In doing this, CEMEX not only expanded their own business by creating a new channel in which they can sell their construction materials, but also forging wider economic and social benefits to the country. This institution directly generated more local jobs, increased local retailers’ revenue which is likely to create even more positive impacts through the multiplier effect as well as the partners being able to use their new homes to start or expand their own business, making the local economy more innovative and self-sufficient. This multidimensional benefit illustrates how crucial institutional development can be for economic development in EMEs.
Institutional development in emerging economies often occurs by importing formal institutions from developed countries as they have a proven track record of success. However, when transferred to emerging economies they may have limited triumph for numerous reasons. Incumbent local institutions may be founded upon different principles to these imported formal institutions and thus would hinder the formal institutions due to the lack of vital supporting local informal institutions.
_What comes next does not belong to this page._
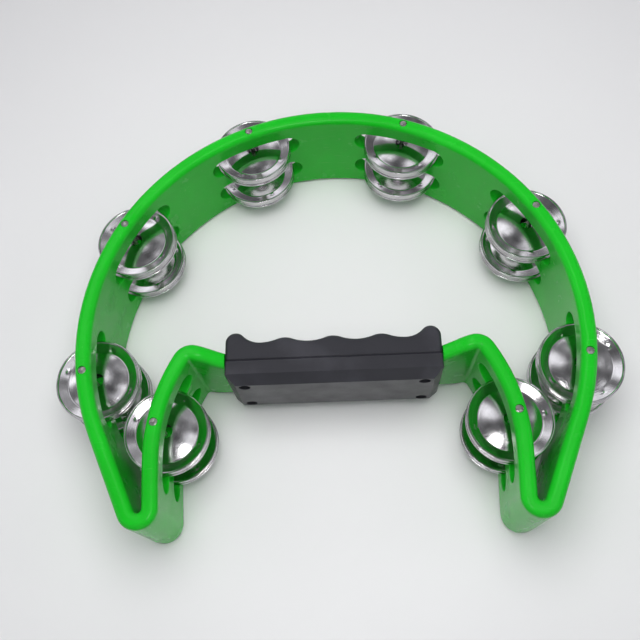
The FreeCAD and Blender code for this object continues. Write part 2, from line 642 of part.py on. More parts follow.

An example of this would be it would be problematic to introduce VAT in an emerging economy where their business practices are such that receipts are rarely asked for or printed for customers.
Therefore, instead of solely imitating foreign institutions it is more widely successful to pair this with innovations specific to the country itself. Institutional imitation alone is often not enough to guarantee institutional development in emerging economies. An example of this is Japan. In this country the governance system and laws are imitated from the USA and some European countries, but with cultural influences embedded additionally. Specifically, the institution of long-term employment in Japan forbids companies to lay off staff unless it is crucial to the survival of the firm. This is influenced by Japanese firms’ paternalistic attitude to its employees.